In a similar fashion, the
main sleeve includes a plurality of sleeve spline slots, those sleeve spline
slots each having two
opposing sleeve bearing faces that are flat and fully or substantially
parallel to one other. In this
fashion, the exterior spline projections of the spline key may match and fully
mesh with the spline
slots of the main sleeve. In addition, the flat bearing faces reduce wear and
bearing pressures
thereon, increasing usable worklife of the parts.
[0019] In an embodiment, both the interior spline and the exterior spline
include sets of
substantially flat bearing faces, where each set of those bearing faces
includes bearing faces fully
or substantially parallel to one another, and where one or more of the bearing
faces of a set of
bearing faces of the interior spline is fully or substantially parallel to one
or more of the bearing
faces of a set of bearing faces of the exterior spline.

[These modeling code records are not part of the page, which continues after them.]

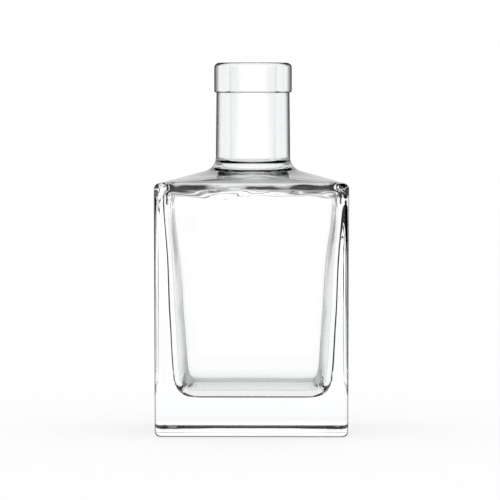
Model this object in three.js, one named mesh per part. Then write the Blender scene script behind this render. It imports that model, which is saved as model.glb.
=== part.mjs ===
// A square bottle for spirits, blown in one piece of clear glass: a heavy foot, four flat sides,
// a low shoulder, and a round neck that ends in a plain collar, open for a push-in stopper.
// Sizes are in millimetres. +Z is up, and the origin is the middle of the foot, on the table.
//
// One outline of half the bottle's section is drawn, from the middle of the underside, round the
// outside, over the rim and down the hollow to the middle of its floor. It is swept round the axis
// as a turned form is, but each ring is a rounded square on the body and a circle on the neck.
// A ring's "half" is the distance from the axis to the middle of one of its four sides.

import * as THREE from "three";

// The outside of the body
const BODY_WIDTH_AT_FOOT = 75.8;
const BODY_WIDTH_AT_SHOULDER = 76.4;
const BODY_HEIGHT = 99; // to where the sides would meet the shoulder if that edge were sharp
const BODY_CORNER_RADIUS = 3; // the four upright edges
const HEEL_RADIUS = 2; // the edge round the foot
const SHOULDER_EDGE_RADIUS = 2.4;
const SHOULDER_SLOPE = 13.7; // degrees

// The underside, pushed up a little so that the bottle stands on a flat border
const STANDING_BORDER = 7; // from the side of the foot to where the push-up starts
const PUSH_UP_HEIGHT = 0.3;
const PUSH_UP_SLOPE = 2; // degrees
const PUSH_UP_RADIUS = 18; // of both bends at the push-up's edge

// The neck and its collar
const NECK_DIAMETER_AT_ROOT = 29.8;
const NECK_DIAMETER_AT_COLLAR = 29.2;
const NECK_LENGTH = 30.3; // from the shoulder, if that bend were sharp, to the collar
const NECK_ROOT_RADIUS = 6;
const NECK_TOP_RADIUS = 0.3;
const COLLAR_DIAMETER = 31;
const COLLAR_HEIGHT = 11.8;
const COLLAR_FOOT_RADIUS = 0.5;
const COLLAR_TOP_RADIUS = 2;

// The hollow
const BORE_DIAMETER = 19.5;
const MOUTH_RADIUS = 1;
const STEP_RISE = 2.1; // of the step that ends the bore, above the bend between shoulder and neck
const STEP_FALL = 0.4; // of the step's face, from the bore out to the hollow's own neck
const STEP_RADIUS = 0.8; // of both bends at the step's edges
const SHOULDER_THICKNESS = 2; // also of the neck's wall under the step
const HOLLOW_NECK_RADIUS = 3.2; // where the hollow's neck opens into its shoulder
const WALL_AT_SHOULDER = 2.6;
const WALL_AT_WAIST = 4.5;
const WALL_AT_FLOOR = 8.2;
const WAIST_HEIGHT = 50; // above the table, where the leaning lower wall bends into the upper one
const WAIST_RADIUS = 400;
const FLOOR_THICKNESS = 14.4; // in the middle, over the push-up
const HOLLOW_CORNER_RADIUS = 7; // the hollow's four upright edges
const HOLLOW_FLOOR_RADIUS = 8;
const HOLLOW_SHOULDER_RADIUS = 6;

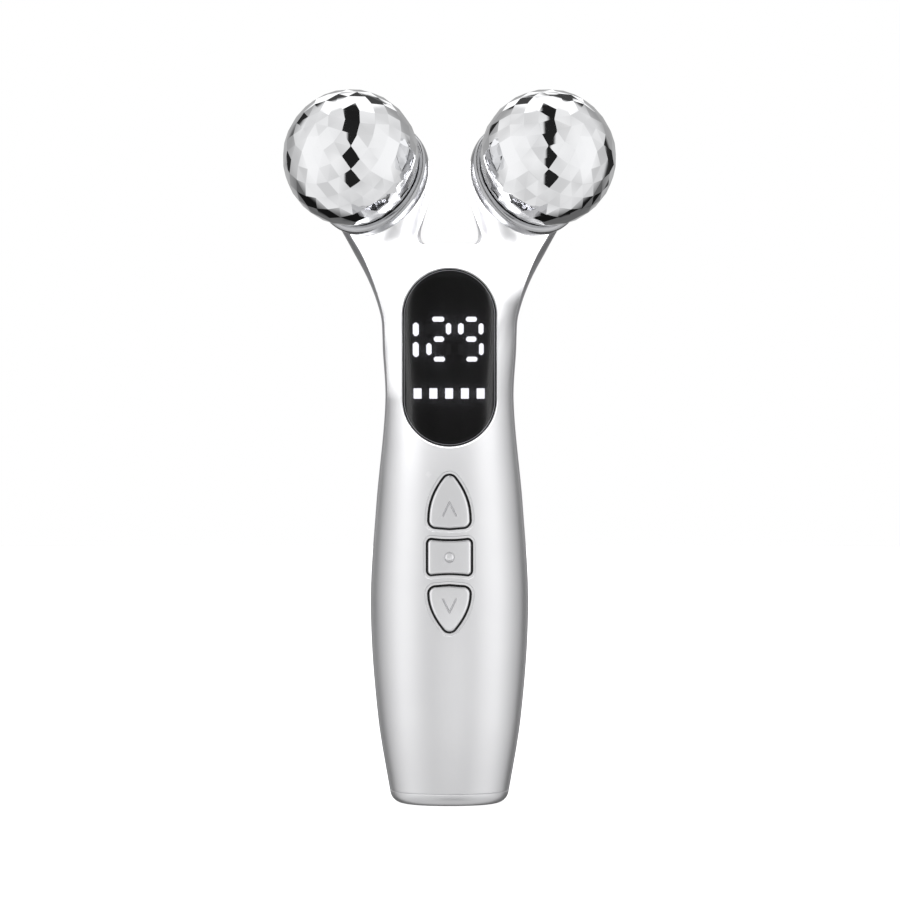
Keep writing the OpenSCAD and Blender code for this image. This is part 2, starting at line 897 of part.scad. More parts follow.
module charge_leads() {
    x = board_w / 2 - 3 * lead_d;
    low = plug_top + seat + board_t;
    rise = 1.6 * lead_d;
    for (s = [-1, 1])
        color(s < 0 ? "red" : "black")
            lead([
                [s * x, 0, low],
                [s * x, 0, low + rise],
                [s * x, lead_y, board_z + rise],
                [s * x, lead_y, board_z + 2.5 * rise]
            ], lead_d);
}

// ---- Balls ----

ball_r = ball_d / 2;
core_r = ball_r - skin_wall;
neck_r = 8.5; // neck of the cup inside the arm's end wall
hub_flange_r = 9.6;
clip_z = -bush_len - 1.2; // place of the retaining clip in the ball's frame
cup_flange_t = 1.3;
nut_z = cup_back + wall + fit + cup_flange_t;
nut_t = 2.2;

// Corners of the ball's facets: rings about its axis, each turned by half a facet.
rings = 14;
function facet_count(a) = max(6, round(facets * sin(a)));
function facet_points(r) = concat(
    [[0, 0, -r]],
    [for (i = [1:rings - 1])
        let (a = 180 * i / rings, n = facet_count(a))
        for (k = [0:n - 1])
            let (b = 360 * (k + (i % 2) / 2) / n)
            [r * sin(a) * cos(b), r * sin(a) * sin(b), -r * cos(a)]]
);

// The plated skin: facets outside, a round hollow inside, open at the flat rear face.
module ball_skin(left) {
    points = facet_points(ball_r);
    mirrored(left) color("gainsboro") ball_frame() difference() {
        hull() polyhedron(points = points, faces = [[for (k = [0:len(points) - 1]) k]]);
        sphere(r = core_r, $fn = 96);
        translate([-big / 2, -big / 2, ball_rear]) cube([big, big, ball_r]);
    }
}

// The core fills the skin and holds the bushes.
module ball_core(left) {
    mirrored(left) color("whitesmoke") ball_frame() difference() {
        intersection() {
            sphere(r = core_r - 0.02, $fn = 96);
            translate([0, 0, -big / 2 + ball_rear]) cube([big, big, big], center = true);
        }
        translate([0, 0, -bush_len]) cylinder(h = big, d = bush_d, $fn = 64);
        translate([0, 0, -bush_len - 4]) cylinder(h = 4 + tiny, d = bush_d + 2, $fn = 64);
    }
}

module bushes(left) {
    mirrored(left) color("goldenrod")
        for (z = [-bush_len, ball_rear - bush_len])
            turned(z, z + bush_len, bush_d / 2, axle_d / 2 + axle_play);
}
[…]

[0020] In an embodiment, the interior spline includes a number of interior
spline
projections, and the exterior spline includes a number of exterior spline
projections, where the
interior spline projections are located radially inward of the exterior spline
projections. In an
embodiment, the interior spline projections are located radially offset of the
exterior spline
projections.
[0021] In an embodiment, the spline key and its mating structures, such as
the main sleeve
and plunger, have differing resistance to wear. This may be to facilitate
sacrificing one part to
protect the other, perhaps more expensive, part. In a particular embodiment,
the spline key is
formed of a material less wear-resistant than the main sleeve. The spline key
may also be formed
of a material less wear-resistant than the plunger or plunger shaft. In an
embodiment, the sleeve
spline may be formed of a material more wear-resistant than the exterior
spline of the spline key.
In a particular embodiment, the spline key is manufactured to be less wear-
resistant than the main
sleeve or plunger or, conversely, one or both of the main sleeve or plunger
are manufactured to
be more wear-resistant than the spline key. In an embodiment, the main sleeve
or its sleeve spline,
and the plunger or its plunger spline, may be a machined component that is
heat-treated and
surface-hardened, such as by being boronized or nitrided, while the spline key
is a machined
component that is heat-treated but not surface-hardened.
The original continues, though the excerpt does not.